A migliaia furono i perseguitati da lui soccorsi, con ogni stratagemma possibile; in particolare li istradava verso il campo di raccolta di Campagna, in provincia di Salerno, dove era vescovo lo zio, mons. Giuseppe Maria Palatucci. La sua opera si fece ancor più intensa all'indomani dell'armistizio (8 settembre 1943) con l'occupazione militare tedesca, quando Fiume fu annessa al Terzo Reich. Nominato Questore reggente, intensificò l'aiuto, utilizzando la sua autorevolezza istituzionale. Oltre cinquemila furono gli ebrei ed i perseguitati politici salvati in quegli anni.
Malgrado i sospetti della polizia politica del Terzo Reich, Palatucci rimase al suo posto per continuare la sua preziosa opera, rifiutandosi fino all'ultimo di mettersi in salvo, nonostante i ripetuti inviti del Console svizzero a Trieste.

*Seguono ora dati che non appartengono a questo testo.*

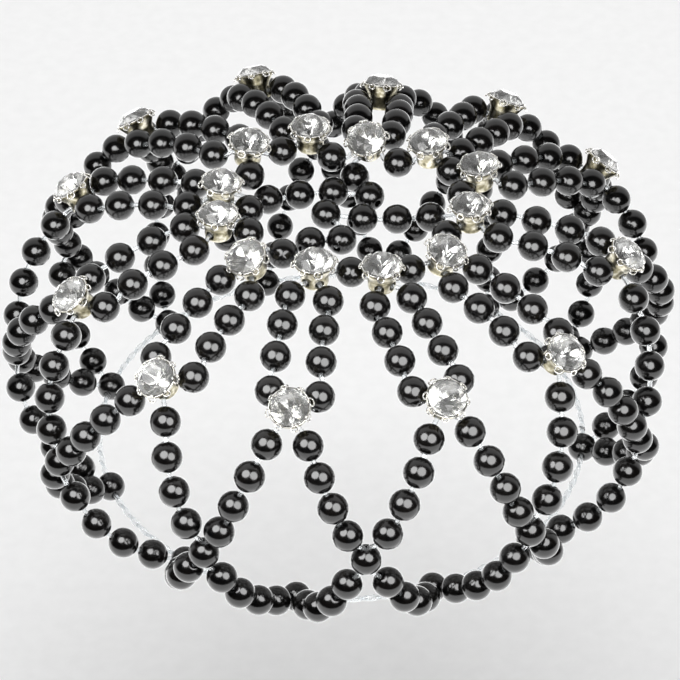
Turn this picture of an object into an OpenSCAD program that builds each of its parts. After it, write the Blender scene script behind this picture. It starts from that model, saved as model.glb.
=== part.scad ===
// Beaded elastic bun net: a wide-meshed dome of round beads on clear elastic cord, with
// 24 round crystals in cross-drilled claw cups.
// Origin: centre of the open mouth, in the plane under the hem beads. +Z points up through
// the closed top. Angles run anticlockwise seen from above, with 0 to the right (+X) and
// 270 to the front.

/* [Beads and cord] */
// Diameter of a round bead
bead_d = 3.9; // [3.8:0.02:3.9]
// Diameter of the clear elastic cord
cord_d = 0.8; // [0.6:0.05:0.8]

/* [Dome] */
// Greatest radius, to the bead centres
dome_r = 42.5; // [42:0.1:44]
// Height of the closed top over the widest ring, to the bead centres
top_rise = 24; // [23:0.1:25]
// Squareness of the upper half of the profile (2 is an ellipse)
top_power = 2.85; // [2.6:0.05:3]
// Depth of the full lower half of the profile, of which the hem cuts off the end
low_depth = 20.6; // [20:0.1:22]
// Squareness of the lower half of the profile
low_power = 2.13; // [2:0.01:2.3]

/* [Net] */
// Radius at which the outer stones sit on the dome
outer_r = 35; // [34.8:0.1:35.4]
// Way along the profile from an outer stone to the node beads
node_step = 18.7; // [18.5:0.1:19]
// Way along the profile from the node beads to the hem beads
hem_step = 19.6; // [19.5:0.1:19.8]
// Distance of a petal's first beads from the line between its two stones
petal_near = 2.4; // [2.35:0.05:2.6]
// Distance of a petal's last beads from the line between its two stones
petal_far = 3; // [2.95:0.05:3.1]
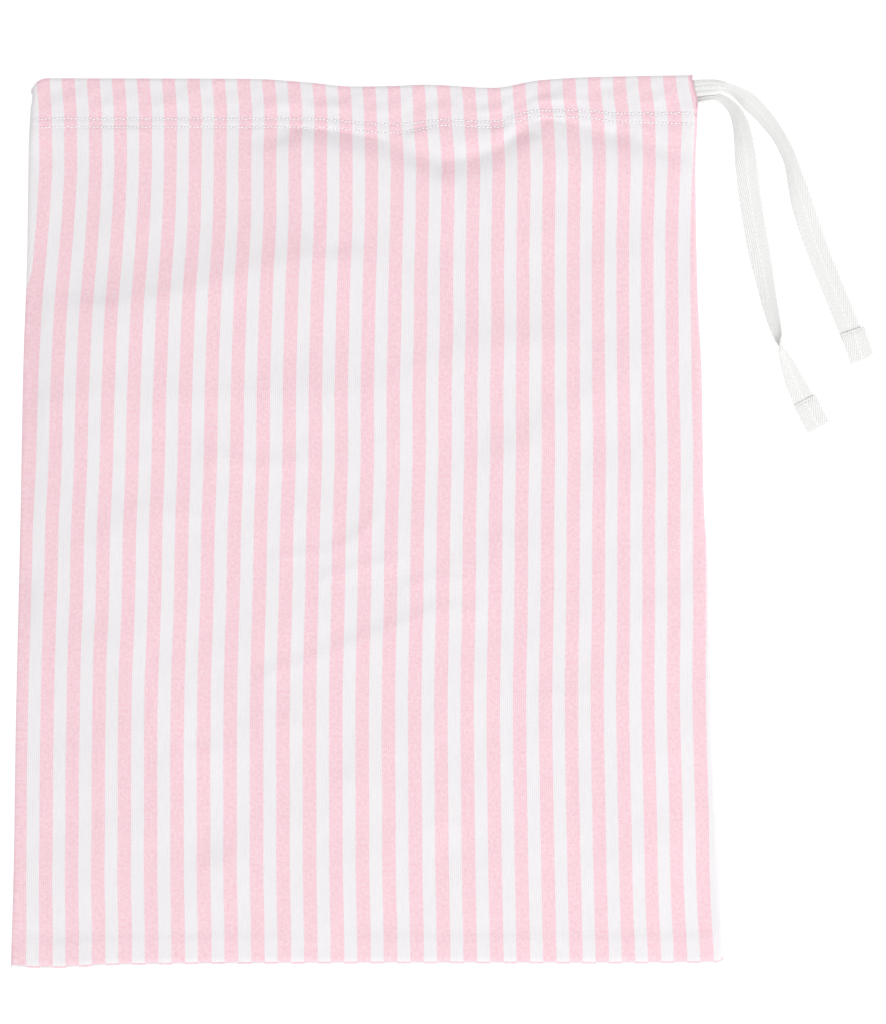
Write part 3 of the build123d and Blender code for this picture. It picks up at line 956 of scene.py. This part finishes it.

Arrestato dalla Gestapo il 13 settembre 1944, fu condotto nel carcere di Trieste, dove venne condannato a morte; graziato, con la commutazione della pena, fu poi deportato il 22 settembre 1944 nel campo di sterminio di Dachau (Germania), con matricola 117826.
Il 10 febbraio 1945 morì di stenti, a poche settimane dalla liberazione e fu sepolto in una fossa comune.

Di quali nobili sentimenti fosse capace il giovane, si vide subito: deludendo il padre, che lo voleva avvocato in Irpinia, Giovanni entrò nella Polizia di Stato perché, disse, "mi è impossibile domandare soldi a chi ha bisogno del mio patrocinio per avere giustizia". Quando Mussolini pubblicò "Il manifesto della razza" che, tradotto in legge (17 novembre 1938), segnò la fine della relativa tolleranza precedentemente dimostrata verso gli ebrei, Palatucci pronunciò una frase emblematica: "Vogliono farci credere che il cuore sia solo un muscolo e ci vogliono impedire di fare quello che il cuore e la nostra religione ci dettano".
Una volta, sapendo che una donna ebrea era minacciata di imminente arresto, la affidò ad uno dei suoi colleghi dicendogli: "Questa è la signora Schwartz. Trattala, ti prego, come se fosse mia sorella. Anzi, no: trattala come se fosse tua sorella, perché in Cristo è tua sorella".
Il 16 febbraio 2004 si è concluso ufficialmente, presso il Tribunale diocesano, il processo di primo grado per la beatificazione di Giovanni Palatucci, già definito servo di Dio. Le fasi di canonizzazione erano iniziate il 9 ottobre del 2002 su richiesta dell'associazione "Giovanni Palatucci".